The Municipal Art Society recommended that the city collect far more detailed information about rent levels and vacancies, and as part of the United for Small Business NYC coalition (USBnyc), led by the Association for Neighborhood & Housing Development (ANHD), supports "penalizing landlords who intentionally warehouse commercial properties for more than six months," as well as a new nonprofit commercial development fund.

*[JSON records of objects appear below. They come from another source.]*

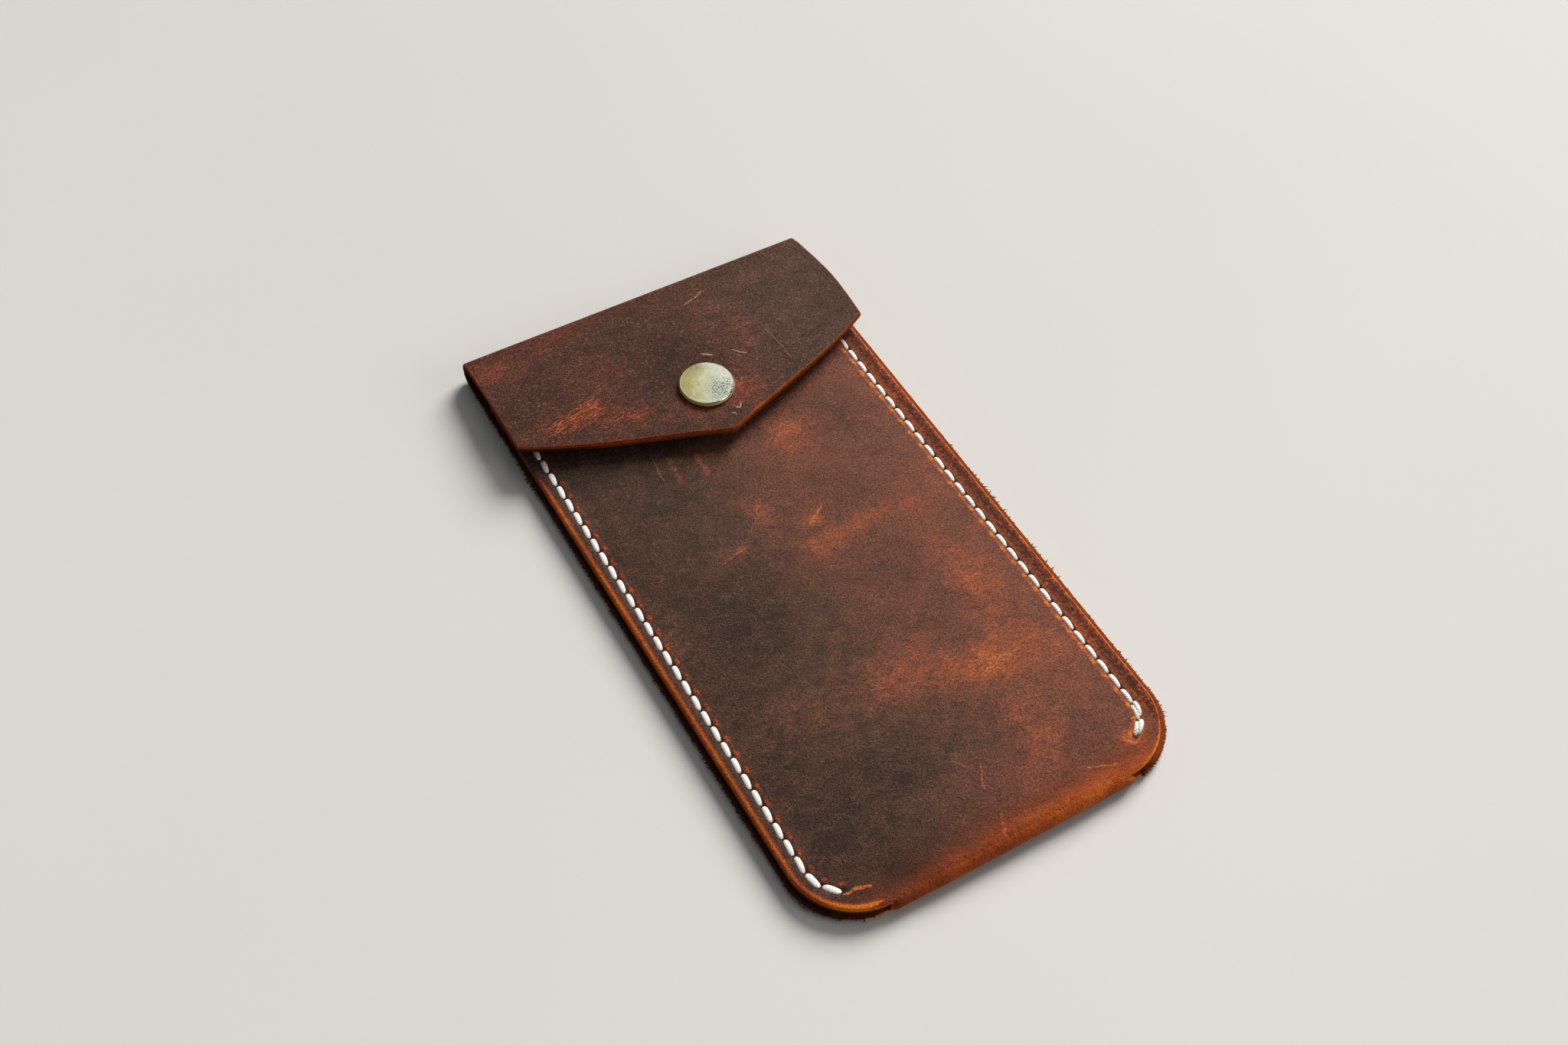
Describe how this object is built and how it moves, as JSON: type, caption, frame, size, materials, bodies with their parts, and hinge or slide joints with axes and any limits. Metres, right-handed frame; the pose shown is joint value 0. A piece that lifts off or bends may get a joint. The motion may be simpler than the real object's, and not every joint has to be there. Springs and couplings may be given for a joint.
{
  "type": "leather phone sleeve",
  "caption": "Hand-stitched leather phone sleeve: a folded pocket with rounded lower corners, a V-edged flap hinged at the top fold, and a ring snap.",
  "frame": {"origin": "under the middle of the sleeve, on the surface that it lies on", "axes": "+X across the sleeve, +Y from the bottom fold to the top fold, +Z out of the front, towards the snap cap"},
  "size_m": [0.0858, 0.1586, 0.0097],
  "materials": {
    "leather": "waxed pull-up leather, dark brown, orange-brown where it bends and at its burnished edges",
    "thread": "off-white waxed thread, slightly flattened",
    "snap_brass": "pale brushed brass with fine scuffs",
    "spring_steel": "bright wire"
  },
  "bodies": {
    "pocket": {"back_panel": "leather", "bottom_fold": "leather", "front_panel": "leather", "top_fold_lower_bend": "leather", "left_seam_thread": "thread", "right_seam_thread": "thread", "snap_stud": "snap_brass", "snap_eyelet": "snap_brass"},
    "top_fold": {"top_fold_band": "leather", "top_fold_upper_bend": "leather"},
    "flap": {"flap": "leather", "snap_cap": "snap_brass", "snap_socket": "snap_brass", "snap_ring_spring": "spring_steel"}
  },
  "joints": [
    {"name": "lower_fold", "type": "hinge", "parent": "pocket", "child": "top_fold", "pos_m": [0, 0.07802, 0.00128], "axis": [-1, 0, 0], "range_deg": [0, 86], "deforming": ["top_fold_lower_bend"]},
    {"name": "upper_fold", "type": "hinge", "parent": "top_fold", "child": "flap", "pos_m": [0, 0.07802, 0.00502], "axis": [-1, 0, 0], "range_deg": [0, 86], "deforming": ["top_fold_upper_bend"]}
  ],
  "couplings": [
    {"joint": "upper_fold", "follows": "lower_fold", "ratio": 1}
  ]
}
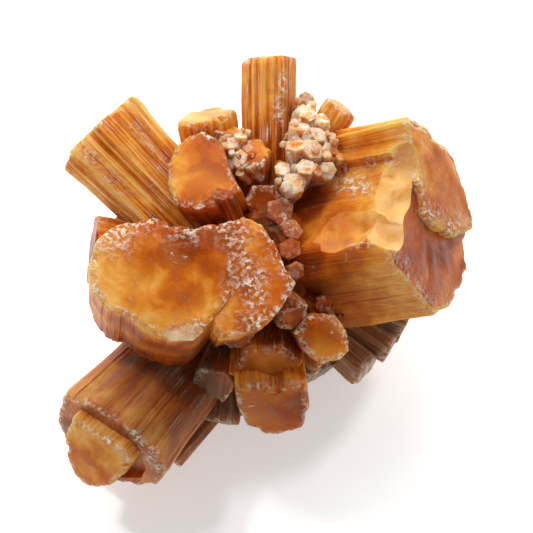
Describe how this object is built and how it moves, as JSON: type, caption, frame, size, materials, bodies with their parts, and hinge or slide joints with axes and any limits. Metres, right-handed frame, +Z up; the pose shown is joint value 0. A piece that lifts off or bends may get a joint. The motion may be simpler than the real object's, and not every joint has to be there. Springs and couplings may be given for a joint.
{
  "type": "aragonite crystal cluster",
  "caption": "Free-standing cluster of stout six-sided aragonite prisms grown outwards from one heart, honey to orange-brown and waxy.",
  "frame": {"origin": "middle of the cluster's footprint, on the surface it lies on", "axes": "+Z up; the side that the picture shows at the front faces -Y, and the widest block of crystal points to +X"},
  "size_m": [0.0438, 0.0434, 0.0299],
  "materials": {
    "aragonite_cluster": "waxy to glassy, cloudy and partly translucent"
  },
  "bodies": {
    "root": {"aragonite_cluster": "aragonite_cluster"}
  },
  "joints": []
}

Indeed, the ANHD observed:
Currently, no penalty exists for property owners who neglect vacant properties or intentionally leave space vacant. This leaves storefronts vacant and businesses who can’t afford high rents priced out. In order to create commercial affordability, the City must ensure that landlords who warehouse properties are held accountable, whether through fines or increased taxation on properties left unrented for over six months.
It also noted:
In order to create truly equitable economic development, it is crucial to protect New York City’s small businesses, especially those owned and operated by immigrants and people of color. That includes more funding for resources for existing small businesses, fines for landlords who raise rents and then leave vacant storefronts empty, and the creation and maintenance of affordable commercial spaces. The displacement of neighborhood institutions not only threatens New York’s identity, but also eliminates jobs, community spaces, and affordable resources in low- and moderate-income communities of color.
Brooklyn Council Member Brad Lander recently tweeted that he was working with state legislators who will introduced legislation in Albany to give New York City the authorization to create a create a property tax exemption for landlords who offer independent small businesses a long-term lease with fair increases and a fair renewal clause.

Comments

  1. Anonymous11:24 AM

    Nice to see that elected officials are looking seriously at this problem. In addition to the empty storefronts, the cost of living for individuals, fueled in part by a lack of commercial rent control, has gone up considerably in the last 5 years. Hopefully there will be some action on this soon.